Exuberant, loud and happy – everything the French aren’t. The Spanish people I’ve met so far are helpful and friendly, despite the language barrier.

Feminine solidarity. As I walk around, I see large groups of older women out enjoying a meal or a drink together. You don’t see this in France; younger age groups, yes, but not women in their 50s and upwards.

Cost of living is definitely cheaper in Spain than in France. But the quality of life is just as good, even better on some levels. Marvelous, modern infrastructure (gleaming highways and fast-speed trains.) Clean! Low crime. I feel perfectly safe walking around at night.

Siesta takes getting used to, in fact, it baffles me. What do they do? Everything shuts down from 1 or 2 pm onwards then opens up again at 5. In between, the towns and cities are ghost towns.

Shop hours are dubious or completely unmarked. I must’ve gone to this roast chicken place at least four times to buy myself half a roast chicken (take-out.) But every time I showed up, the place was closed. I never did buy the damned chicken … and I’ve been hankering for some every since.

Fresh and delicious orange juice! The regional coastline is covered in orange groves and Valencia oranges are the sweetest. Spain is the biggest orange producer in Europe. In supermarkets there are machines that squeeze the oranges and the juice goes into a plastic bottle (small, medium or large) that you place under the spigot.

Loving and affectionate relations between parents and their (small) children. I see much intergenerational action: grandparents taking their grandkids to the park; parents, children and grandparents all going out together on a weekend outing. The elderly are not excluded, but valued members of society. Children appear to be cherished here, like in Italy. It’s nice to see.

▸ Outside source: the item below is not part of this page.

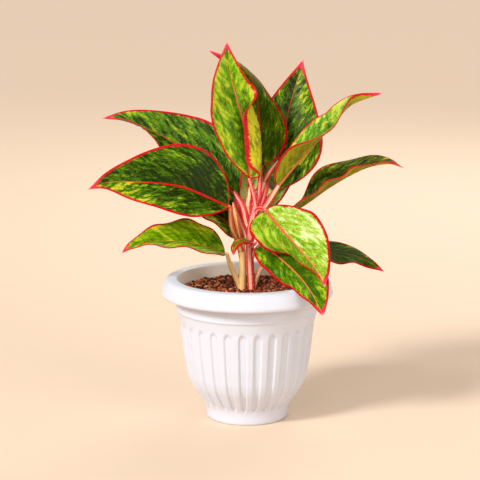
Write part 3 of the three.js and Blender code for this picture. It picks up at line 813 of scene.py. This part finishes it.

Many Spaniards are kind and put themselves out for you. I walked into a restaurant, early, around 6:30 pm. People don’t eat until 8 or 9 pm here, later in the summer. They weren’t ready yet, but rushed around setting up a table for me and translating the menu the best they could in English. I ordered steak (entrecote) and a glass of Rioja. The meat was served to me seared and smoking, à la plancha, with grilled mushrooms, potatoes and eggplant on the side.

The chef came out of the kitchen. “¿Bueno?

Bueno“, I replied nodding, my mouth full of juicy tender steak. It was a simple meal – no bread, no condiments other than a small dish of sea salt … and darn good. So good I went back the next night and had the exact same meal.

Tomorrow – onwards to the third largest city in Spain after Madrid and Barcelona: Valencia, or rather, Valenthia (the “c” is pronounced “th”).